Deaile v. Gen. Tel. Co. of Cal - 40 Cal. App. 3d 841, 115 Cal. Rptr. 582 (1974)


The privileges afforded by Cal. Civ. Code § 47 are not limited to actions for defamation. The privilege is provided to protect and to further the particular interests and activities safeguarded by the privilege. Those interests and activities are deemed to outweigh the correlative injury caused by their expression that is otherwise protected by the law of tort.


Plaintiff employee sued defendant company for defamation, intentional infliction of emotional distress, and wrongful discharge. She admitted to her supervisor that she had improperly taken sick time. Her supervisor believed that plaintiff had misrepresented her absences on previous occasions. Plaintiff took a forced retirement, and other supervisors were informed of the reasons for plaintiff's departure. The trial court entered a take nothing judgment against the plaintiff.


Is the plaintiff protected by the defense of privilege?

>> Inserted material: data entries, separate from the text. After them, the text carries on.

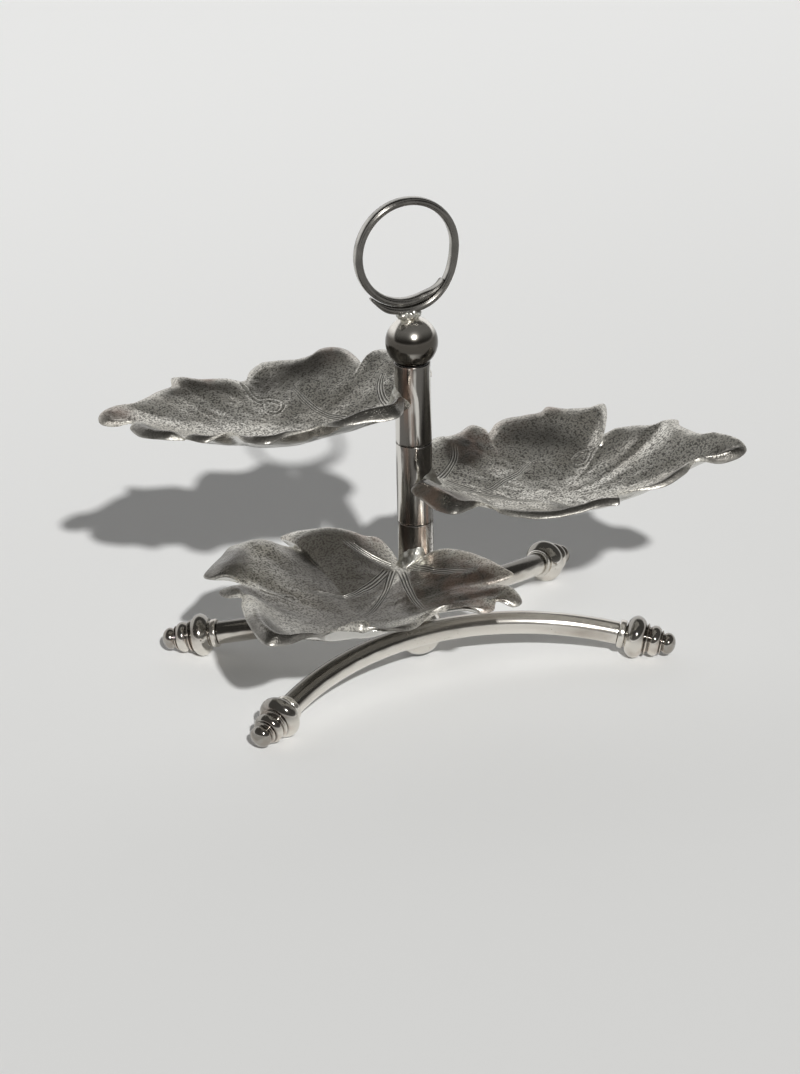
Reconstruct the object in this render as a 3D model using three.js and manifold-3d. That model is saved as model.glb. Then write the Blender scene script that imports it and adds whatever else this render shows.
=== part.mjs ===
// Three-section serving tray: three cast vine-leaf dishes on sleeves that turn round one upright
// post, with a ring handle on top and two bowed tubes with turned finials for feet.
// Millimetres, +Z up, +X along the longer side of the foot rectangle.
import * as THREE from 'three';
import { mergeVertices } from 'three/addons/utils/BufferGeometryUtils.js';
import { ParametricGeometry } from 'three/addons/geometries/ParametricGeometry.js';
import Module from 'manifold-3d';

const wasm = await Module();
wasm.setup();

// Driving dimensions
const gap = 0.3;
const turningGap = 0.3;

// Feet: two bowed tubes that rest on the bead of a turned finial at each end
const footHalfLength = 107.7;
const footHalfWidth = 56.5;
const beadRadius = 12.0;
const restFlatDepth = 0.6;
const tubeRadius = 6.4;
const tubeWall = 1.1;
const tubeBesideHub = 0.4;
const tubeAboveHub = 7.7;
const tubeEndStraight = 2;
const collarLength = 3.6;
const collarLip = 1.6;
const beadLength = 10.2;
const spigotLength = 5;

// Upright post
const hubRadius = 14.3;
const hubStandOff = 1.3;
const rodRadius = 3.1;
const neckRise = 6.7;
const sleevePitch = 46.6;
const sleeveRadius = 9.9;
const sleeveWall = 1.4;
const topBallRadius = 14.3;
const ballSeatInset = 1.1;
const nutAcrossFlats = 10;
const nutHeight = 4;

// Ring handle: a bar of one and a quarter turns whose first stretch laps outside its last
const ringInnerRadius = 26.0;
const ringBarHeight = 4.4;
const ringBarWidth = 6.2;
const ringLap = 4.7;
const ringLift = 2.4;
const ringOffset = -2;
const ringStart = -133;
const ringEnd = 318;

// Leaf dishes
const leafThickness = 2.4;
const rimThickness = 1.3;
const leafCentre = 72;
const bowlPower = 1.7;
const solderReach = 0.88;
const solderHeight = 6.5;
const solderLift = 0.6;

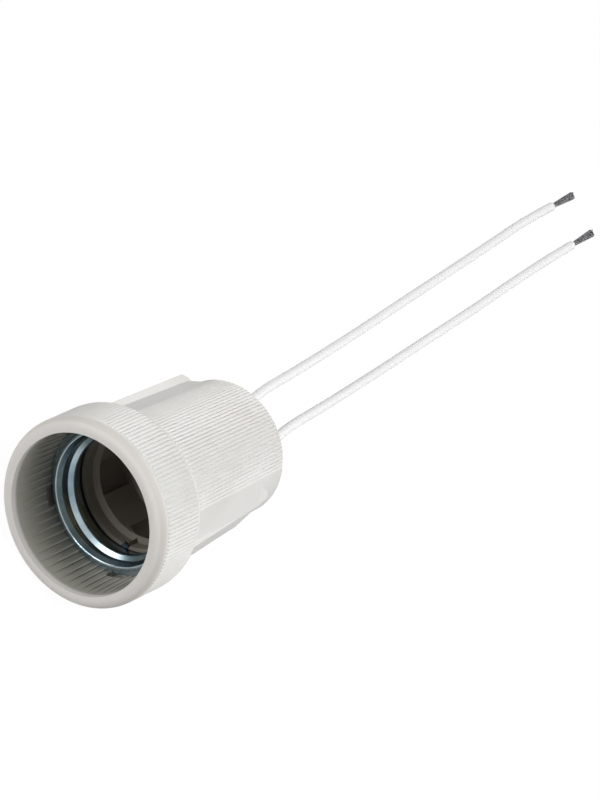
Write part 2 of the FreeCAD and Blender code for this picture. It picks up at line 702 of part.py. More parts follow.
# ---------------------------------------------------------------- leads
# Route points from inside the wiring bore to the end of the insulation. The first
# two run straight through the seal; the rest sink to the surface and lie on it.
LEFT_ROUTE = [
    (57.0, -4.6, 0.0), (74.7, -8.1, -3.5), (94.2, -10.9, -9.0), (114.9, -13.1, -14.0),
    (135.5, -15.0, -17.4), (155.8, -17.0, -18.75), (177.0, -18.1, -18.75),
    (198.0, -20.3, -18.75), (216.0, -22.4, -18.75), (228.5, -24.0, -18.75),
]
RIGHT_ROUTE = [
    (57.0, 4.6, 0.0), (74.3, 1.6, -3.2), (94.6, -0.7, -8.6), (115.4, -2.7, -13.6),
    (135.2, -5.1, -17.2), (155.3, -6.5, -18.75), (177.0, -7.9, -18.75),
    (197.0, -10.2, -18.75), (213.0, -11.9, -18.75), (225.5, -13.0, -18.75),
]


def route(points, side):
    """Vector route of a lead, from its start inside the crimp barrel."""
    start = V(side * size("lead_x"), size("lead_start"), 0)
    return [start] + [V(x, y, z) for y, x, z in points]


def rounded_path(points, name):
    """Straight runs joined by tangent arcs that are as large as the runs allow."""
    edges = []
    radii = []
    at = points[0]
    for before, corner, after in zip(points, points[1:], points[2:]):
        back = before - corner
        ahead = after - corner
        shorter = min(back.Length, ahead.Length)
        turn = math.pi - back.getAngle(ahead)
        reach = 0.45 * shorter
        radii.append(reach / math.tan(turn / 2))
        back.normalize()
        ahead.normalize()
        enter = corner + back * reach
        leave = corner + ahead * reach
        middle = (back + ahead).normalize()
        centre_gap = radii[-1] / math.cos(turn / 2)
        crown = corner + middle * (centre_gap - radii[-1])
        edges.append(Part.LineSegment(at, enter).toShape())
        edges.append(Part.Arc(enter, crown, leave).toShape())
        at = leave
    edges.append(Part.LineSegment(at, points[-1]).toShape())
    print(name, "radii", [round(radius, 1) for radius in radii])
    return Part.Wire(edges)


def lead(name, points):
    """Round insulated lead swept along its route."""
    path = rounded_path(points, name)
    along = points[1] - points[0]
    section = Part.Circle(points[0], along, size("lead_radius")).toShape()
    solid = path.makePipeShell([Part.Wire(section)], True, False)
    expected = math.pi * size("lead_radius") ** 2 * path.Length
    print(name, "length", round(path.Length, 2), "volume ratio", round(solid.Volume / expected, 4))
    item = doc.addObject("Part::Feature", name)
    item.Shape = solid
    return seat(item)


def strands(name, points):
    """Bare twisted strands beyond the insulation, as a plain flaring cone."""
    item = doc.addObject("Part::Cone", name)
    item.setExpression("Radius1", "d.strand_root_radius")
    item.setExpression("Radius2", "d.strand_tip_radius")
    item.setExpression("Height", "d.strand_length")
    turn = FreeCAD.Rotation(V(0, 0, 1), points[-1] - points[-2])
    item.Placement = FreeCAD.Placement(points[-1], turn)
    item.setExpression("Placement.Base.y", "%.6f - d.body_length / 2" % points[-1].y)
    item.setExpression("Placement.Base.z", "d.collar_radius + %.6f" % points[-1].z)
    return item


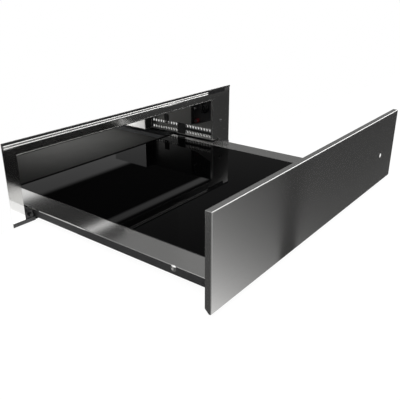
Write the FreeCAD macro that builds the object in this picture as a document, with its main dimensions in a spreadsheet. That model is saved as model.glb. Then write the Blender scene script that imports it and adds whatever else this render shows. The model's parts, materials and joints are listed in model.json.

The court rejected plaintiff's argument that defendant had not properly established the defense of privilege to the defamation charge. Under Cal. Civ. Code § 47, a communication was privileged where it was made without malice and reasonably calculated to protect a common interest of the communicator and the recipient. All of the statements to other supervisors about plaintiff's forced retirement were communicated to correct rumors and misinformation about the reasons for plaintiff's departure. Where an employer sought to protect his own self-interest and that of his employees in good faith, the privilege obtained even if emotional distress resulted from the statements.